Asked about the status of the Gas Transition Plan, and the future of household gas connections, Energy Minister Simeon Brown declined an interview and did not directly answer those questions. He blamed the lack of gas on Labour (which banned offshore exploration) and said the government would restore "energy security".
"The government is supportive of the use of gas in our energy system, as well as the role of biogas and carbon capture and storage," Brown said in a statement.
Former Labour energy minister Megan Woods, however, said National had dropped all work she started into stable, renewable replacements for gas and coal. She said there had not been a significant gas find since 2012, long before Labour's offshore oil and gas exploration ban.

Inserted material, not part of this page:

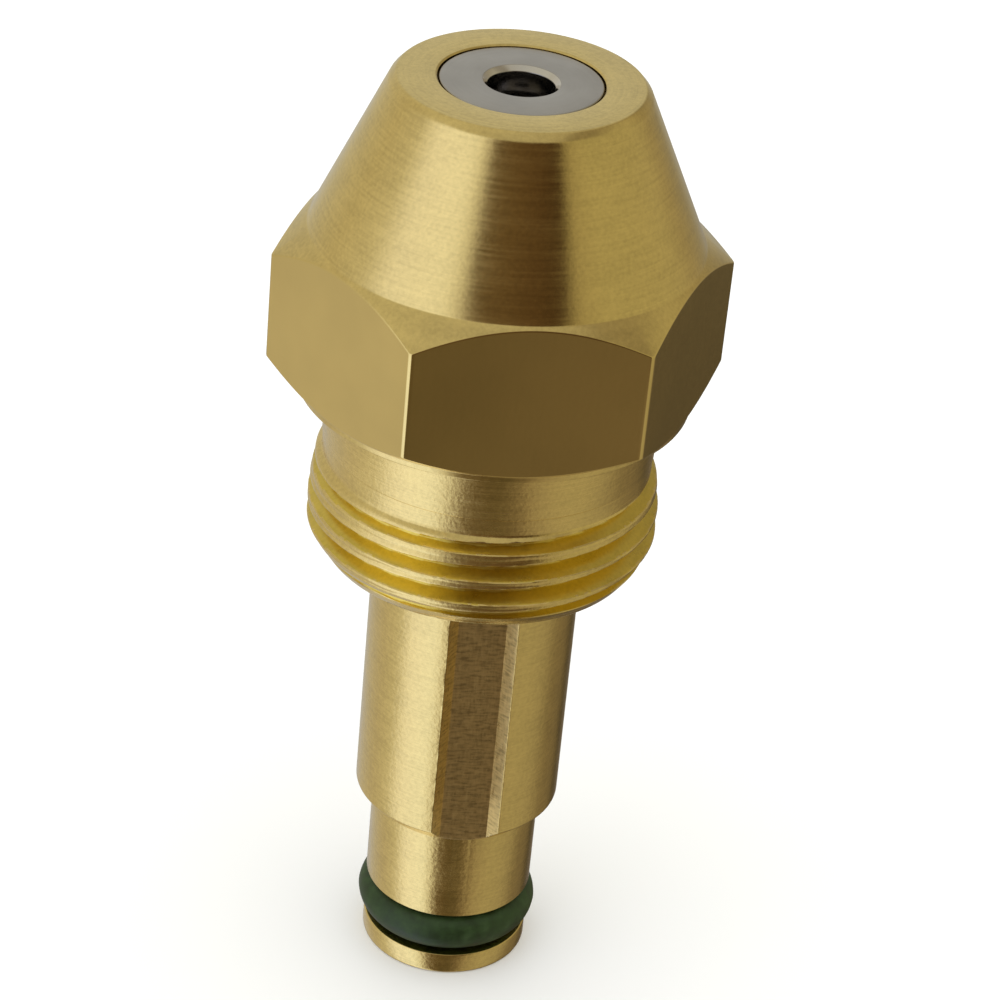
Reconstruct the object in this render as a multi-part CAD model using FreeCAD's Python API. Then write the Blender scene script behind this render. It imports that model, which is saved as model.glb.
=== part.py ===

'Electrify everything in your life that you don't love'
None of this particularly helps people like O'Connor, stuck in the labyrinth of difficult choices.
O'Connor said there was no shortage of advice from people wanting to sell her appliances, but there was a shortage of independent help.
Casey said he hoped Rewiring Aotearoa's work could start to change this, and get people thinking about their choices more actively.
He said people could choose their own priorities, whether that meant keeping a gas stove or a classic petrol racecar.
"We want you to electrify everything in your life that you don't love," he said.
"We're here to make the economic argument. Keep driving your racecar, but maybe look at electrifying your gas hot water."